Of the duel with Hamilton on the heights of Weehawken, New Jersey, Vidal writes in Burr’s voice: “As usual with me, the world saw fit to believe a different story. The night before our meeting, Hamilton wrote a letter to posterity; it was on the order of a penitent monk’s last confession. He would reserve his first shot, he declared, and perhaps his second because, morally, he disapproved of dueling. Then of course he fired first. As for his disapproval of dueling, he had issued at least three challenges that I know of. But Hamilton realized better than anyone else that the world – our American world at least – loves a canting hypocrite.”
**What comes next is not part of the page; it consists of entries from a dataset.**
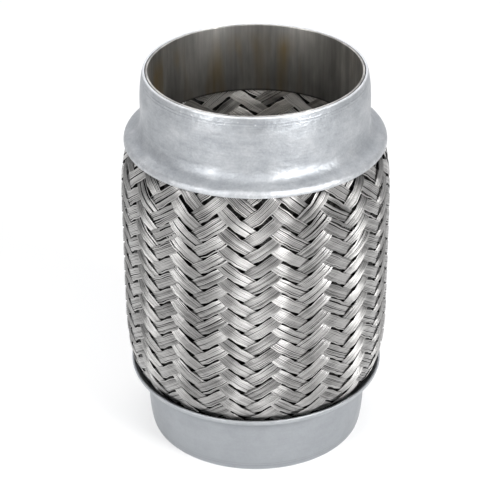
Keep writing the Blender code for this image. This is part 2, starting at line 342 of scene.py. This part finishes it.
def cap_paint():
    """Satin galvanised sheet: clouds, grain and brushing, lines and scuffs by the rim, a painted highlight
    along the rim's edge, a rubbed lip.

    The bottom cap has calmer clouds than the top one and a slightly darker tone.
    """
    paint = Paint("cap_steel", (0.37, 0.385, 0.405), 1.0, 0.42)
    brush = paint.noise(80, 4, 0.6, (1, 1, 18))
    clouds = paint.noise(75, 5, 0.62, (1, 1, 1.5))
    grain = paint.noise(1300, 2, 0.6)
    grey = paint.add(paint.times(brush, 0.22), paint.times(clouds, 0.48), paint.times(grain, 0.3))
    marks = paint.noise(240, 3, 0.6, (1, 1, 5))
    blotches = paint.noise(190, 4, 0.65, (1, 1, 1.3))
    lines = paint.add(*(paint.depth_line(depth, width) for depth, width in RIM_LINES))
    lines = paint.times(lines, paint.ranged(marks, 0.42, 0.62, 0.3, 1))
    scuffs = rim_scuffs(paint, marks)
    rub_patches = paint.ranged(paint.noise(520, 3, 0.65), 0.35, 0.62, 0.5, 1)
    rubbed = paint.times(paint.ranged(paint.depth(), *LIP_RUBBED, 0, 1), rub_patches)
    calm = paint.ranged(paint.height(), CALM_HEIGHT, MIDDLE, 0.35, 1)
    tone = paint.add(grey, paint.ranged(blotches, 0.3, 0.7, -0.09, 0.09))
    tone = paint.times(paint.math("SUBTRACT", tone, 0.5), calm)
    tone = paint.add(
        tone,
        paint.ranged(paint.height(), CALM_HEIGHT, MIDDLE, 0.44, 0.5),
        paint.times(lines, -0.45),
        # Painted highlight: a lighter line along the rim's edge, at both ends of the pipe
        paint.times(paint.depth_line(0.0, RIM_HIGHLIGHT_WIDTH), 0.6),
        paint.times(scuffs, 0.5),
        paint.times(rubbed, 0.2),
    )
    steels = [
        (0.32, (0.322, 0.338, 0.358)),
        (0.5, (0.396, 0.413, 0.434)),
        (0.68, (0.491, 0.505, 0.522)),
        (0.9, (0.695, 0.71, 0.73)),
    ]
    paint.link(paint.ramp(tone, steels), "Base Color")
    dull = paint.ranged(paint.depth(), *FLARE_DULL, 0, 0.08)
    paint.link(paint.add(paint.ranged(clouds, 0.3, 0.7, 0.5, 0.4), dull), "Roughness")
    paint.bump(grain, 0.00003, 0.35)
    paint.bump(paint.times(clouds, calm), 0.0009, 0.6)
    paint.bump(paint.times(blotches, calm), 0.0006, 0.6)
    paint.bump(lines, 0.00012, 0.6)
    return paint.material


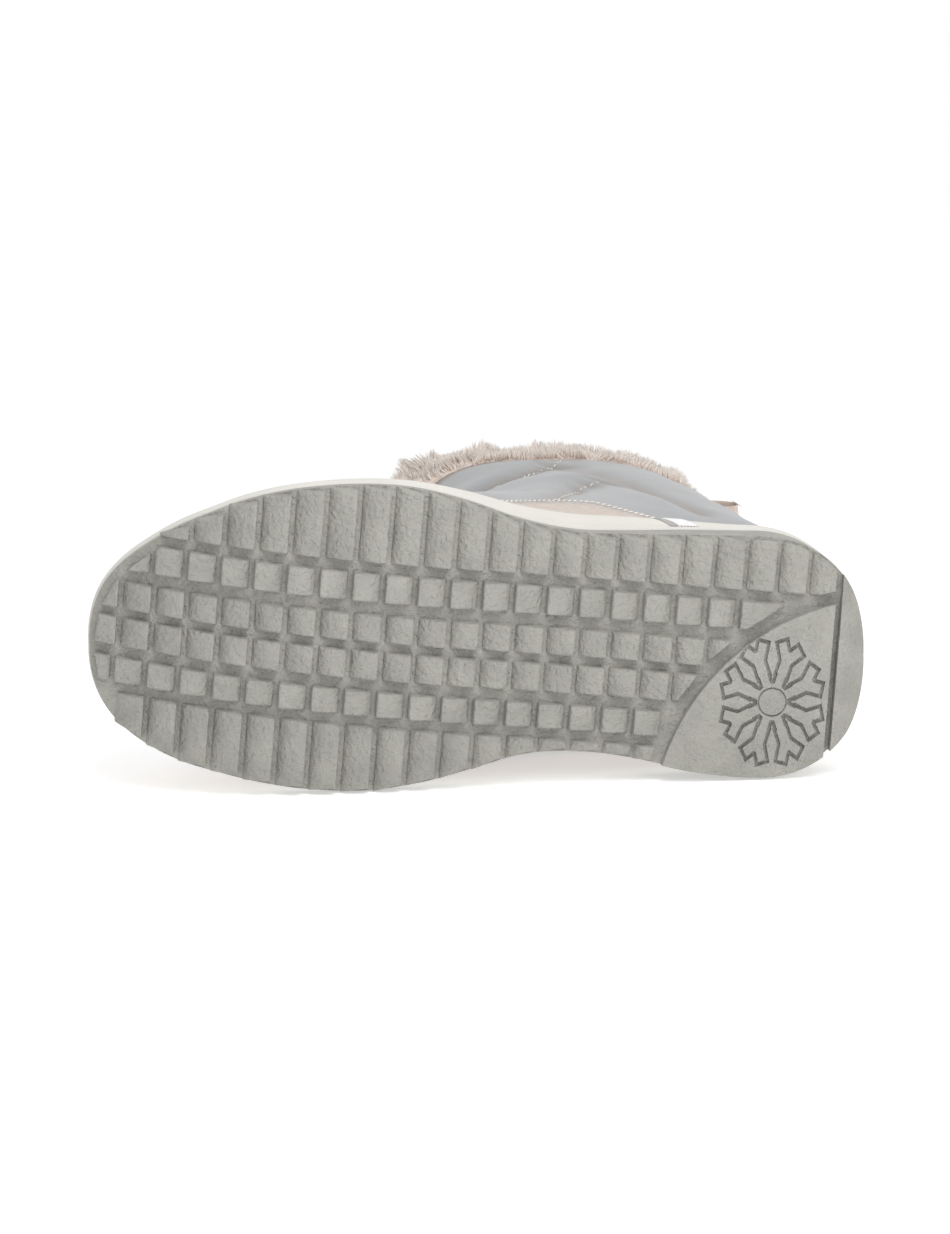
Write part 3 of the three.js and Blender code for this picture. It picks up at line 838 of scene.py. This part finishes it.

Only James Madison seems irreproachable. Because Madison was so small, “people tended to ignore him until he began to speak (in a voice nearly as weak as Jefferson’s); then, very gradually, listening to him one became most vividly aware of what a great little man he was.”

Vidal, who died in 2012, painstakingly researched his subject, and historians gave him high marks for following the documentary evidence. When his novel first appeared amid the Watergate scandal, it was seen as a well-timed allegory of the Richard Nixon era.

The vindictive Jefferson could be seen as a stand-in for Nixon, a portrayal that became more meaningful as events played out. The Supreme Court justices who ruled in 1974 that Nixon had to release the White House tapes are reminiscent of Chief Justice John Marshall, who acquitted Burr of treason in 1807.

Marshall had subpoenaed letters in President Jefferson’s possession that might help in Burr’s defense. Jefferson turned over other documents but not the letters, insisting (wrongly, ultimately) that the executive branch could never submit to the judiciary. Marshall had the last word: His instructions to the jury left it no choice but to acquit Burr. For a while, Jefferson considered, but decided against, impeaching the chief justice.

Vidal’s “Burr” is useful for any era of U.S. politics. For those who think Donald Trump and all the rest are scoundrels today, and represent some new low point, it always helps to turn over the rock of history.